Retype the complete listing exactly as it appears.

— BEGIN —

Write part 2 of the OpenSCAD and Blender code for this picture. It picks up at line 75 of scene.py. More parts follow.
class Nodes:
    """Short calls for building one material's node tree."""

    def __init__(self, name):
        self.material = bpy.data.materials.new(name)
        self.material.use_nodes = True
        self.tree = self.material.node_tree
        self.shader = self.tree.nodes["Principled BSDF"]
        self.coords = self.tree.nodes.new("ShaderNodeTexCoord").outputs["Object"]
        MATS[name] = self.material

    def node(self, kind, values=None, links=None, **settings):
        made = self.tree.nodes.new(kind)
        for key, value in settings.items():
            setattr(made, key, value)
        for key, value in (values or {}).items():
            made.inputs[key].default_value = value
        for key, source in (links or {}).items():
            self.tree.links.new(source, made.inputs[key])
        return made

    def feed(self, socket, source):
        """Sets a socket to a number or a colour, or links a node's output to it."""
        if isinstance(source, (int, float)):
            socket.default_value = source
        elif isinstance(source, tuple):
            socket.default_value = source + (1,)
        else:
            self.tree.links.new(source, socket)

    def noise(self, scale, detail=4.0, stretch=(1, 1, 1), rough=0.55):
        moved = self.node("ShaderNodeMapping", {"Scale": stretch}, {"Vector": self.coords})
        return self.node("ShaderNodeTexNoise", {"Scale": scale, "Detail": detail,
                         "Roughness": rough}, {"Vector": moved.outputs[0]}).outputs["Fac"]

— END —

EXERCISE RESPONSE:
Write part 2 of the OpenSCAD and Blender code for this picture. It picks up at line 75 of scene.py. More parts follow.
class Nodes:
    """Short calls for building one material's node tree."""

    def __init__(self, name):
        self.material = bpy.data.materials.new(name)
        self.material.use_nodes = True
        self.tree = self.material.node_tree
        self.shader = self.tree.nodes["Principled BSDF"]
        self.coords = self.tree.nodes.new("ShaderNodeTexCoord").outputs["Object"]
        MATS[name] = self.material

    def node(self, kind, values=None, links=None, **settings):
        made = self.tree.nodes.new(kind)
        for key, value in settings.items():
            setattr(made, key, value)
        for key, value in (values or {}).items():
            made.inputs[key].default_value = value
        for key, source in (links or {}).items():
            self.tree.links.new(source, made.inputs[key])
        return made

    def feed(self, socket, source):
        """Sets a socket to a number or a colour, or links a node's output to it."""
        if isinstance(source, (int, float)):
            socket.default_value = source
        elif isinstance(source, tuple):
            socket.default_value = source + (1,)
        else:
            self.tree.links.new(source, socket)

    def noise(self, scale, detail=4.0, stretch=(1, 1, 1), rough=0.55):
        moved = self.node("ShaderNodeMapping", {"Scale": stretch}, {"Vector": self.coords})
        return self.node("ShaderNodeTexNoise", {"Scale": scale, "Detail": detail,
                         "Roughness": rough}, {"Vector": moved.outputs[0]}).outputs["Fac"]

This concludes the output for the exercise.